Last week, Warner Bros. Discovery announced that it would introduce a dedicated CNN channel on Max, the company’s streaming service, in late September. Unlike its cable and broadcast news competitors, CNN Max will simulcast at least three flagship shows — hosted by Jake Tapper, Wolf Blitzer and Anderson Cooper — from its parent network.
Mr. Thompson will also have to steady the nerves of a network with more than 4,000 employees worldwide.
In December 2021, CNN’s leading prime-time star, Chris Cuomo, was fired during an ethics inquiry. Two months later, the CNN chairman Jeff Zucker was abruptly pushed out of the network. In April 2022, Mr. Zaslav pulled the plug on CNN+, an expensive streaming platform. This year, Don Lemon, the prime-time anchor turned morning show host, was fired not long after he made ageist and sexist comments.
Amid all the turmoil at the network over the past 20 months, viewership has fallen sharply. In August, MSNBC widened its weekday prime-time ratings lead over CNN to its biggest margin since February 2020. Fox News’s lead is even bigger.
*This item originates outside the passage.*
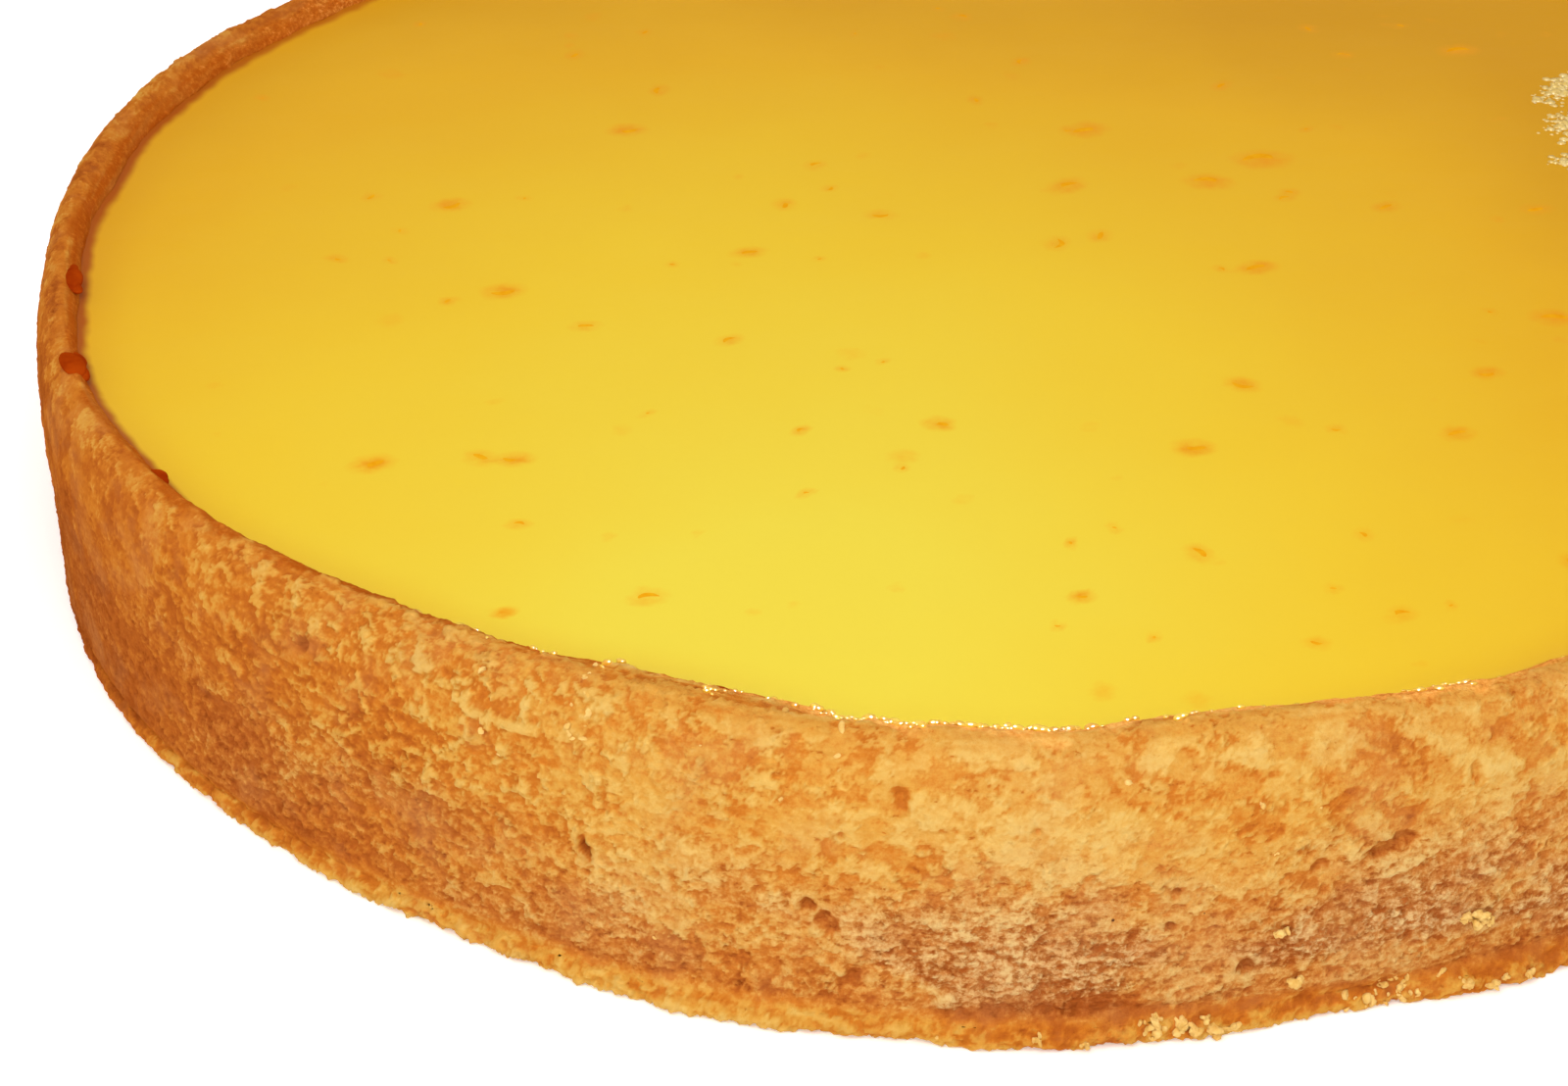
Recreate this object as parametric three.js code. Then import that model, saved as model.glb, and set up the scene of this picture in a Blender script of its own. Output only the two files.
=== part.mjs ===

According to estimates from S&P Global Market Intelligence, CNN is on pace to generate about $832 million this year, down about six percent from the previous year, as lower ratings cut into ad revenue. The company is on pace to miss its profitability target for the year, according to two people familiar with the matter who spoke on condition of anonymity to discuss confidential financial information.
Still, CNN has continued to win plaudits for its journalism. This year, the network received more news and documentary Emmy nominations than any other cable news network.
Since Mr. Licht’s ouster, the network has been run by three veterans of CNN — Amy Entelis, Virginia Moseley and Eric Sherling — as well as David Leavy, who is a longtime lieutenant of Mr. Zaslav. Warner Bros. Discovery said in its statement they would continue at the network, reporting to Mr. Thompson.
Mr. Thompson, who has residences on New York’s Upper West Side, western Maine and London, told CNN staff members in an email on Wednesday that he would “pop in a few times” before his October start date (which, using the preferred British style, he described as being on “9 October”).
“If you see a tall figure with an English accent and a loud laugh, you’ll know who it is,” Mr. Thompson wrote.
Lionel Barber, a former editor at The Financial Times who has known Mr. Thompson since they were students in the 1970s, said that he had a notable ability to withstand the kind of criticism that is frequently directed at people in top media jobs.
“He’s got a big personality, he’s totally secure in himself, but he doesn’t boast and he doesn’t show off his knowledge,” Mr. Barber said. “But if you try to take him on on something, or you disagree with him, you’ll get a full volley back.”
Though Mr. Barber said that Mr. Thompson had kept his hand in the media business with his various board seats over the last three years, he acknowledged that the CNN chairmanship was a job of an entirely different order.
“This is a guy who just feels he’s got one more big job in him,” he said.